Hello Bruno :-)
you must acknowledge that the 98% does not really know what this is
about, dont' you think?
Well, I am not sure if I mean to ignore it Bruno. It's just that there has been some push back in other areas too which I believe are also important issues to discuss openly. I think what I would say is that if the 2% are not clear about the important differences between the two things, which includes the lexemes, the ideas, the concepts, the methodologies, the cultures and the outcomes, as two distinct packages if you like, then the chances of influencing the 98% discussion in my view look more remote, not as some may see it perhaps, as more likely.
The correct intervention here I think is education, and not acquiescing to the demands of business managers that want to have all the benefits of (say) a vibrant development community but do not feel obliged to uphold users freedom. I say this because to me this is an exemplary case of difference between Open Source and Free Software development.
To do that, we simply have to talk about free software, if it fits the criteria, and open source if it fits different criteria, and NOT mix the two things up.
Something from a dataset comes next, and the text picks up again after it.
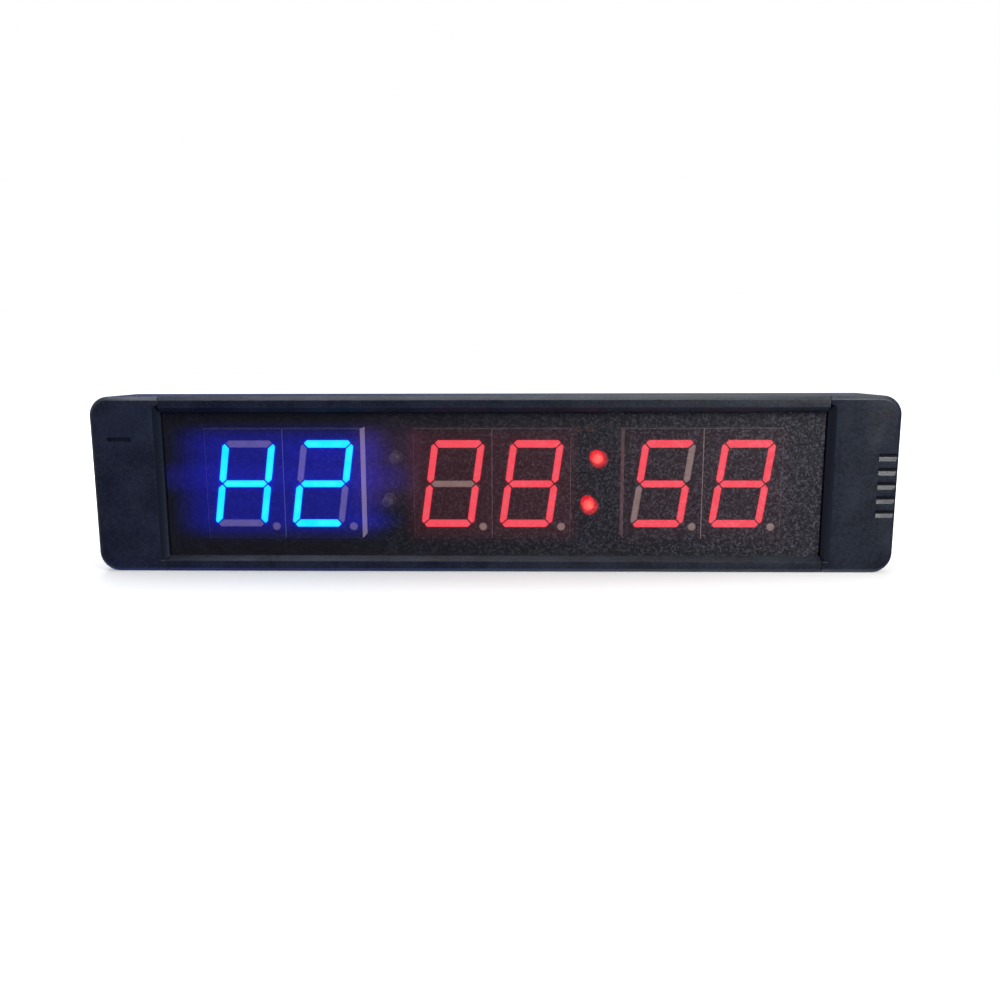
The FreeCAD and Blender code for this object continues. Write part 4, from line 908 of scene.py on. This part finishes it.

It serves neither the 2% nor the 98% to talk in ways that are confusing and incapable of supporting the fundamental differences between the two things, in much a similar way that you would expect that if I say to you I work in a coffee shop, you could reliably relay that information to your friends accurately. It does no one any good if I say I work in a coffee shop if I actually work in a factory, because transmitting unreliable information I think generally in information science isn't the way we get useful things done, is it?